Ваш браузер не поддерживает HTML5
— Правильно ли я понимаю, что ваш супруг остался на "Азовстали"? Он служит в полке "Азов" или в других подразделениях ВСУ?
— Да, он служит в "Азове". И он сейчас, к сожалению, находится там.
— Вам известно, где он находится после вчерашней эвакуации? Он был вывезен или нет?
— Пока что связи с мужем нет, и я не могу вам сказать, был ли он эвакуирован или нет.
— Вы провели вместе с ним два месяца. Расскажите об этом.
— Два месяца я находилась на "Азовстали", но с мужем у меня не было связи, потому что он находился в военном подразделении, а я находилась среди гражданских. Соответственно, мы никак не пересекались.
— А вообще связи между гражданскими жителями и военными не было на протяжении всех этих месяцев?
— Военные к нам приходили, они обеспечивали нас едой, водой, медикаментами, иногда даже связью. Они рисковали своей жизнью для того, чтобы отправить СМС нашим близким о том, что мы живы.
— Расскажите про ваш быт за это время.
— У нас был генератор, который обеспечивал нам освещение, но освещение у нас было с девяти утра до девяти вечера, потому что генератор работал от солярки. Для того, чтобы раздобыть солярку, нужно было под обстрелами российских военных бегать в различные ОБК и там добывать и солярку, и бутилированную воду.
— А что с продуктами?
— С продуктами сначала было более-менее, потому что были определенные запасы, привезенные в бомбоубежища, но потом мы были на полном обеспечении украинских военных.
— Расскажите, сколько, по вашим оценкам, там может быть военных и вообще украинских силовиков? Там же держали оборону не только военные, но и украинские полицейские, пограничники.
— Этого я не могу знать, потому что два месяца я сидела в бомбоубежище фактически без возможности выйти на поверхность. Поэтому по поводу количества я вам ничего сказать не могу.
— Можете ли вы примерно оценить: это сотни или тысячи человек?
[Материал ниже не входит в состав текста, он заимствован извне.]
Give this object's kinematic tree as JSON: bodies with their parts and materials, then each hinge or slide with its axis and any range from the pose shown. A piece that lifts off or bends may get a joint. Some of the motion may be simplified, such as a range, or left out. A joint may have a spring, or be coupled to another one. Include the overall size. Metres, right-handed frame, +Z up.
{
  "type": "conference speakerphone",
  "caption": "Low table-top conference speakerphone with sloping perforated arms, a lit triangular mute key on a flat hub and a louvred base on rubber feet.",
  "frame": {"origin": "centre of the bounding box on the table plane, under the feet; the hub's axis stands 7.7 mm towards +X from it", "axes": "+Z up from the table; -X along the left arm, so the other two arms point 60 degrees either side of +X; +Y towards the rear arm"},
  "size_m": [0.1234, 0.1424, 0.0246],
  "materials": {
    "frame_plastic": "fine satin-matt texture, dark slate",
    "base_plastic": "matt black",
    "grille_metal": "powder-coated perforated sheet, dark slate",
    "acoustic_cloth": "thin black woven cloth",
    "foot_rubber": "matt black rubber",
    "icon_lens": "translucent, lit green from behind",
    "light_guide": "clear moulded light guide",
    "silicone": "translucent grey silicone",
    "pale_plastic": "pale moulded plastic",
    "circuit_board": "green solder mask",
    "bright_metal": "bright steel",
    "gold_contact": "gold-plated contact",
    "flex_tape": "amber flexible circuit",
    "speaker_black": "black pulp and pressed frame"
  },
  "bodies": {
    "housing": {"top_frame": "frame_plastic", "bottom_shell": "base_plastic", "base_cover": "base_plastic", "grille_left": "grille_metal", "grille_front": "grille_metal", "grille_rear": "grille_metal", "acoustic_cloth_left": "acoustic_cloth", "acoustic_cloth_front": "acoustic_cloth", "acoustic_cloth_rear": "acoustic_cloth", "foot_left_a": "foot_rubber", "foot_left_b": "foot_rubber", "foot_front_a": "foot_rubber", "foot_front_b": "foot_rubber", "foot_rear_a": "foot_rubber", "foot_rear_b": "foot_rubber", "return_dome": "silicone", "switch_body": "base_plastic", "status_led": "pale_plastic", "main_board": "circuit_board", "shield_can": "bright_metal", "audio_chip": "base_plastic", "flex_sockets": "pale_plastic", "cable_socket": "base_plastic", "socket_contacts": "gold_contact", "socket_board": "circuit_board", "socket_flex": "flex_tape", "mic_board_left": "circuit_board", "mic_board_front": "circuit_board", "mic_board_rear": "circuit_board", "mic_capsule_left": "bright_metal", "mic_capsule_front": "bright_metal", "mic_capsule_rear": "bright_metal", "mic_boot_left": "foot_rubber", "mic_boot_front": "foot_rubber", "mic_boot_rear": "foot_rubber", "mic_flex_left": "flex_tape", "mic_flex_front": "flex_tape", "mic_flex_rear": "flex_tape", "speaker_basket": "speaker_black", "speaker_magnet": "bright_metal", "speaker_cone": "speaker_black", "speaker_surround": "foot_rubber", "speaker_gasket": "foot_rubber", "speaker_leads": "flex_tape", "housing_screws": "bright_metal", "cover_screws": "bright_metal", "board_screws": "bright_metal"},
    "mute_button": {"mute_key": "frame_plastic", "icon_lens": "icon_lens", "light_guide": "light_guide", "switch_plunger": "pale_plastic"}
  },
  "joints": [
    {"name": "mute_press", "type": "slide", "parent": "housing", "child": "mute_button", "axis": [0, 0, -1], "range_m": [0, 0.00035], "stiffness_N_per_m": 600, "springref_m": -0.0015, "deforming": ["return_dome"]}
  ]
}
— Даже примерно я не могу оценить, потому что я не видела большого количества, я не знаю, сколько их там находится.
— Расскажите про ваши последние сеансы связи с супругом или с командованием ВСУ на "Азовстали". Что вам говорят?
— К сожалению, связи сейчас нет. Но когда в последний раз она была, естественно, мы хотим, чтобы все это поскорее закончилось. Мы хотим, чтобы наши ребята были спасены. Потому что запасы еды, воды, медикаментов уже практически закончились. И самое главное – это раненые ребята, которые, к сожалению, сейчас остаются без медицинской помощи. Они без рук, без ног, тела гниют. Это не то, что хочется слушать от мужа, зная, что ты ничем не можешь помочь.
— Как ваш муж?
— Пока что я не знаю, что с ним, но вся информация, которая мне была предоставлена, – это то, что он сильно ранен. К сожалению, сейчас у него нет возможности ходить. Он на костылях.
— Известно ли вам что-то от руководства, от тех офицеров командования, с которыми вы связываетесь, что вам известно о тех условиях вывоза украинских военных, в том числе азовцев, с территории "Азовстали"?
— Пока что я ни с кем не связываюсь. Держать связь сейчас очень трудно. Я думаю, всю информацию, которую мы можем знать сейчас об эвакуации, можно узнать только лишь посредством новостей.
— То есть никакой информации родственникам сейчас отдельно не предоставляют?
— Нет.
— Как вы думаете, будет ли этот обмен успешным?
— Я думаю, этот обмен обязан быть успешным, потому что если весь мир нам не поможет, если весь мир не спасет наших украинских ребят, то это будет означать, что весь мир проиграл рашизму, проиграл жестокости, проиграл геноциду.